Simultaneous Quantification of Indium and Nitrogen Concentration in InGaNAs Using HAADF-STEM

T Grieb and K Muller and E Cadel and A Beyer and M Schowalter and E Talbot and K Volz and A Rosenauer, MICROSCOPY AND MICROANALYSIS, 20, 1740-1752 (2014).

DOI: 10.1017/S1431927614013051

To unambiguously evaluate the indium and nitrogen concentrations in InxGa1-xNyAs1-y, two independent sources of information must be obtained experimentally. Based on high-resolution scanning transmission electron microscopy (STEM) images taken with a high-angle annular dark-field (HAADF) detector the strain state of the InGaNAs quantum well is determined as well as its characteristic HAADF-scattering intensity.

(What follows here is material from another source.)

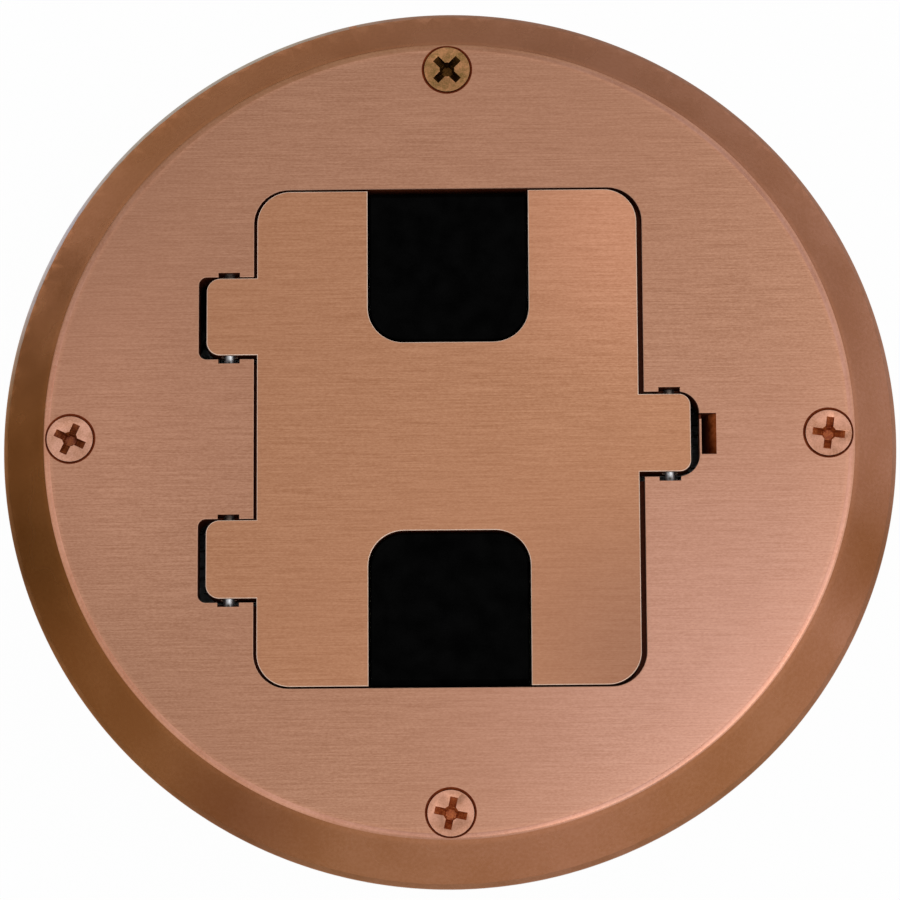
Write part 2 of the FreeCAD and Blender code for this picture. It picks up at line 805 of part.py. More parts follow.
def ground_contact():
    """The ground strip: a sprung tube under each ground hole, on a bar that lies on the yoke."""
    bar_bottom = body_bottom
    bar_top = bar_bottom + contact_thickness
    ys = [y - ground_offset for y in outlet_centres()]
    tube_radius = ground_hole_radius + contact_thickness
    top = yoke_bottom - seat_clearance
    bar = block(-tube_radius, tube_radius, min(ys) - tube_radius, max(ys) + tube_radius, bar_bottom, bar_top)
    tubes = [disc(tube_radius, bar_bottom, top, 0, y) for y in ys]
    bores = [disc(ground_hole_radius, bar_top, top, 0, y) for y in ys]
    bores.append(disc(rivet_radius + running_clearance, bar_bottom, bar_top))
    return bar.fuse(tubes).cut(bores)


def receptacle_base():
    half_x = body_width / 2
    half_y = body_length / 2
    base = rounded_block(-half_x, half_x, -half_y, half_y, body_bottom, yoke_bottom, body_corner)
    room = contact_room()
    tube_radius = ground_hole_radius + contact_thickness + fit_clearance
    ys = [y - ground_offset for y in outlet_centres()]
    cuts = [room, mirrored_x(room), disc(rivet_radius + running_clearance, body_bottom, yoke_bottom)]
    cuts += [disc(tube_radius, body_bottom, yoke_bottom, 0, y) for y in ys]
    cuts.append(block(-tube_radius, tube_radius, min(ys) - tube_radius, max(ys) + tube_radius,
                      body_bottom, body_bottom + contact_thickness + fit_clearance))
    return base.cut(cuts)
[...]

The strain state is evaluated by applying elasticity theory and the HAADF intensity is used for a comparison with multislice simulations. The combination of both allows for determination of the chemical composition where the results are in accordance with X-ray diffraction measurements, three-dimensional atom probe tomography, and further transmission electron microscopy analysis. The HAADF-STEM evaluation was used to investigate the influence of As-stabilized annealing on the InGaNAs/GaAs sample. Photoluminescence measurements show an annealing-induced blue shift of the emission wavelength. The chemical analysis precludes an elemental diffusion as origin of the energy shiftinstead the results are in agreement with a model based on an annealing-induced redistribution of the atomic next-neighbor configuration.